## Collected data:
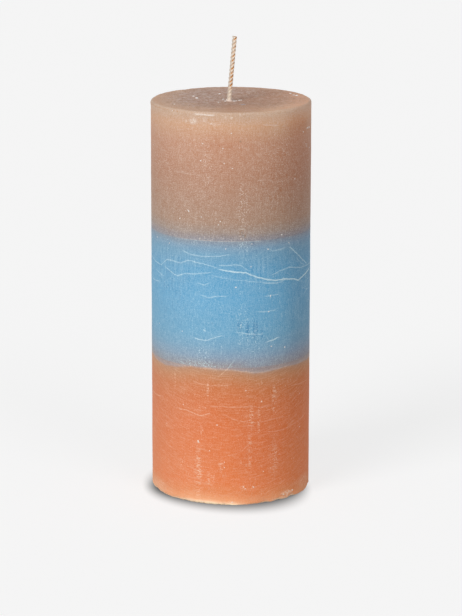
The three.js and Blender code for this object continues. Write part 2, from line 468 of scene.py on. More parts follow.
LINES = {
    Mark.PALE_LINES: (
        Crack(((-37, 112.9), (-31, 111.6), (-22, 111), (-11, 111.3), (-1, 112.3)), 0.4),
        Crack(((-80, 105.7), (-73, 104.7), (-60, 103.9), (-52, 107.4), (-38, 107), (-32, 108.7),
               (-19, 107.8), (-10, 106.4)), 0.43),
        Crack(((-8, 105.8), (-1, 104.9), (11, 104.1), (17, 102.4), (24, 101), (33, 99.8),
               (43, 99.6), (52, 98.6), (57, 97.4), (61, 98.2), (70, 99.3), (80, 100.4)), 0.95, 0.5),
        Crack(((24, 99.2), (33, 98.4), (38, 98.6), (43, 99.5)), 0.4),
        Crack(((55, 107.4), (60, 105.1), (66, 103.3)), 0.3),
        Crack(((36, 113.2), (42, 113.5)), 0.3),
        Crack(((62, 94), (70, 92), (78, 91.2)), 0.25),
        Crack(((66, 90), (73, 92.5), (80, 96.5)), 0.25),
        Crack(((-54, 103.8), (-44, 101.5), (-41, 101.1), (-35, 102.6), (-24, 103.2),
               (-14, 104.3)), 0.47),
        Crack(((-8, 107.6), (-2, 107.4), (2, 107.9), (7, 107.6), (10, 106.1), (13, 105)), 0.42),
        Crack(((30, 102.3), (37, 103.6), (46, 104.5), (51, 103.8), (60, 102.9), (70, 102.6),
               (82, 102.3)), 0.42),
        Crack(((47, 113.2), (52, 111), (57, 108.7), (63, 106), (70, 103.6)), 0.6, 0.45),
        Crack(((28, 114), (31, 112.9), (39, 112.9)), 0.33),
        Crack(((-24, 99.1), (-19, 98.5), (-15, 99.6)), 0.4),
        Crack(((-13, 102.8), (-4, 101.9), (5, 101.1), (35, 98.5)), 0.25),
        Crack(((-22, 93.9), (-19, 93.5), (-16, 93), (-11, 93.8), (-3, 94)), 0.4),
        Crack(((25, 93.2), (30, 93.4), (36, 93.2)), 0.35),
        Crack(((-27, 74.6), (-22, 74.1), (-18, 73.9), (-9, 75.9), (-6, 76.3)), 0.55),
        Crack(((4, 77.9), (11, 77.3), (17, 76.5), (23, 76.7)), 0.4),
        Crack(((26, 72.7), (31, 73.3), (36, 74.2)), 0.7, 0.5),
        Crack(((19, 86.9), (24, 86.3), (34, 86.7)), 0.35),
        Crack(((-81, 96), (-71, 95.8), (-63, 96.3)), 0.4),
        Crack(((-66, 100.8), (-57, 99.4)), 0.35),
        Crack(((-20, 61.6), (-1, 61.2), (8, 60.5), (16, 59.7), (24, 59.5), (33, 60.2),
               (46, 60.5)), 0.22),
        Crack(((-38, 118.1), (-24, 118), (-10, 118.1), (3, 118), (14, 117.9), (22, 117.8)), 0.22, 0.4),
        Crack(((-8.3, 58.1), (-1.9, 62), (2.4, 65.4)), 0.42, 0.48),
        Crack(((-27, 55), (-21.7, 54.3), (-15.4, 53.9), (-7.4, 54.3), (-0.7, 54.4)), 0.28, 0.34),
        Crack(((50, 51), (61, 50.6), (73, 50.4)), 0.3, 0.36),
        Crack(((-14, 44.5), (-6, 44.9), (0, 44.6), (9.7, 44.5), (15.9, 44.8), (22, 43.5),
               (30, 44.5)), 0.28, 0.36),
        Crack(((-42, 41.6), (-33, 41.7), (-27, 40.6), (-23, 40), (-20, 40.2), (-15.7, 41.4)), 0.42, 0.4),
        Crack(((-4, 41.3), (1.8, 39), (7.3, 38.2), (14, 37.2), (21.7, 37.2), (31, 37.9),
               (42, 37.9)), 0.25, 0.34),
        Crack(((25.7, 32.5), (34, 32.1), (42, 32.3), (53, 33.4), (67, 34.9), (73, 36.3)), 0.24, 0.34),
        Crack(((-5.5, 22.2), (2.5, 23.1), (7.3, 24.3), (12.8, 27.1)), 0.2, 0.34),
        Crack(((-79, 44.6), (-69, 44.2), (-61, 44.6)), 0.4),
        # Painted highlight: a white line along the shoulder's edge on the left, where the key lamp glints
        Crack(((-26, 172.8), (-21, 172.8), (-16, 172.6), (-12, 172.7)), 0.85, 0.5),
        Crack(((23, 168.3), (31, 167.8), (35, 167.4)), 0.4),
        Crack(((-43, 146.9), (-36, 146.8), (-27.6, 146.4), (-21, 146.6)), 0.16),
        Crack(((20, 144.3), (27, 144.2), (32, 143.1), (40, 142.8), (46, 144.1)), 0.16),
    ),
    # Painted shade: a dark line under the rim on the left, where the shoulder meets the wall
    Mark.DARK_LINES: (Crack(((-86, 173), (-60, 173.05), (-37, 173)), 0.5, 0.5),),
}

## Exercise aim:
Each line above is to be repeated exactly.

## Expected answer:
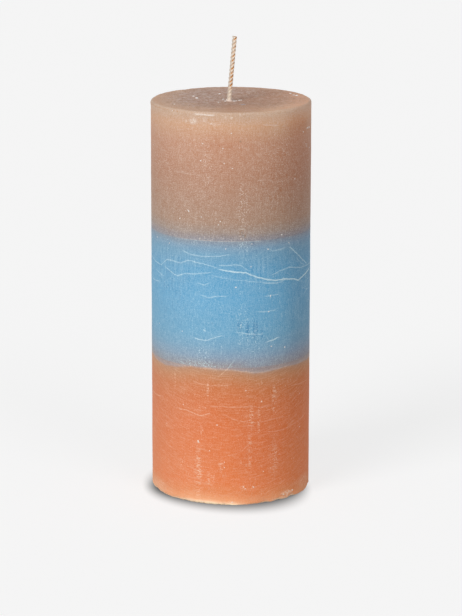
The three.js and Blender code for this object continues. Write part 2, from line 468 of scene.py on. More parts follow.
LINES = {
    Mark.PALE_LINES: (
        Crack(((-37, 112.9), (-31, 111.6), (-22, 111), (-11, 111.3), (-1, 112.3)), 0.4),
        Crack(((-80, 105.7), (-73, 104.7), (-60, 103.9), (-52, 107.4), (-38, 107), (-32, 108.7),
               (-19, 107.8), (-10, 106.4)), 0.43),
        Crack(((-8, 105.8), (-1, 104.9), (11, 104.1), (17, 102.4), (24, 101), (33, 99.8),
               (43, 99.6), (52, 98.6), (57, 97.4), (61, 98.2), (70, 99.3), (80, 100.4)), 0.95, 0.5),
        Crack(((24, 99.2), (33, 98.4), (38, 98.6), (43, 99.5)), 0.4),
        Crack(((55, 107.4), (60, 105.1), (66, 103.3)), 0.3),
        Crack(((36, 113.2), (42, 113.5)), 0.3),
        Crack(((62, 94), (70, 92), (78, 91.2)), 0.25),
        Crack(((66, 90), (73, 92.5), (80, 96.5)), 0.25),
        Crack(((-54, 103.8), (-44, 101.5), (-41, 101.1), (-35, 102.6), (-24, 103.2),
               (-14, 104.3)), 0.47),
        Crack(((-8, 107.6), (-2, 107.4), (2, 107.9), (7, 107.6), (10, 106.1), (13, 105)), 0.42),
        Crack(((30, 102.3), (37, 103.6), (46, 104.5), (51, 103.8), (60, 102.9), (70, 102.6),
               (82, 102.3)), 0.42),
        Crack(((47, 113.2), (52, 111), (57, 108.7), (63, 106), (70, 103.6)), 0.6, 0.45),
        Crack(((28, 114), (31, 112.9), (39, 112.9)), 0.33),
        Crack(((-24, 99.1), (-19, 98.5), (-15, 99.6)), 0.4),
        Crack(((-13, 102.8), (-4, 101.9), (5, 101.1), (35, 98.5)), 0.25),
        Crack(((-22, 93.9), (-19, 93.5), (-16, 93), (-11, 93.8), (-3, 94)), 0.4),
        Crack(((25, 93.2), (30, 93.4), (36, 93.2)), 0.35),
        Crack(((-27, 74.6), (-22, 74.1), (-18, 73.9), (-9, 75.9), (-6, 76.3)), 0.55),
        Crack(((4, 77.9), (11, 77.3), (17, 76.5), (23, 76.7)), 0.4),
        Crack(((26, 72.7), (31, 73.3), (36, 74.2)), 0.7, 0.5),
        Crack(((19, 86.9), (24, 86.3), (34, 86.7)), 0.35),
        Crack(((-81, 96), (-71, 95.8), (-63, 96.3)), 0.4),
        Crack(((-66, 100.8), (-57, 99.4)), 0.35),
        Crack(((-20, 61.6), (-1, 61.2), (8, 60.5), (16, 59.7), (24, 59.5), (33, 60.2),
               (46, 60.5)), 0.22),
        Crack(((-38, 118.1), (-24, 118), (-10, 118.1), (3, 118), (14, 117.9), (22, 117.8)), 0.22, 0.4),
        Crack(((-8.3, 58.1), (-1.9, 62), (2.4, 65.4)), 0.42, 0.48),
        Crack(((-27, 55), (-21.7, 54.3), (-15.4, 53.9), (-7.4, 54.3), (-0.7, 54.4)), 0.28, 0.34),
        Crack(((50, 51), (61, 50.6), (73, 50.4)), 0.3, 0.36),
        Crack(((-14, 44.5), (-6, 44.9), (0, 44.6), (9.7, 44.5), (15.9, 44.8), (22, 43.5),
               (30, 44.5)), 0.28, 0.36),
        Crack(((-42, 41.6), (-33, 41.7), (-27, 40.6), (-23, 40), (-20, 40.2), (-15.7, 41.4)), 0.42, 0.4),
        Crack(((-4, 41.3), (1.8, 39), (7.3, 38.2), (14, 37.2), (21.7, 37.2), (31, 37.9),
               (42, 37.9)), 0.25, 0.34),
        Crack(((25.7, 32.5), (34, 32.1), (42, 32.3), (53, 33.4), (67, 34.9), (73, 36.3)), 0.24, 0.34),
        Crack(((-5.5, 22.2), (2.5, 23.1), (7.3, 24.3), (12.8, 27.1)), 0.2, 0.34),
        Crack(((-79, 44.6), (-69, 44.2), (-61, 44.6)), 0.4),
        # Painted highlight: a white line along the shoulder's edge on the left, where the key lamp glints
        Crack(((-26, 172.8), (-21, 172.8), (-16, 172.6), (-12, 172.7)), 0.85, 0.5),
        Crack(((23, 168.3), (31, 167.8), (35, 167.4)), 0.4),
        Crack(((-43, 146.9), (-36, 146.8), (-27.6, 146.4), (-21, 146.6)), 0.16),
        Crack(((20, 144.3), (27, 144.2), (32, 143.1), (40, 142.8), (46, 144.1)), 0.16),
    ),
    # Painted shade: a dark line under the rim on the left, where the shoulder meets the wall
    Mark.DARK_LINES: (Crack(((-86, 173), (-60, 173.05), (-37, 173)), 0.5, 0.5),),
}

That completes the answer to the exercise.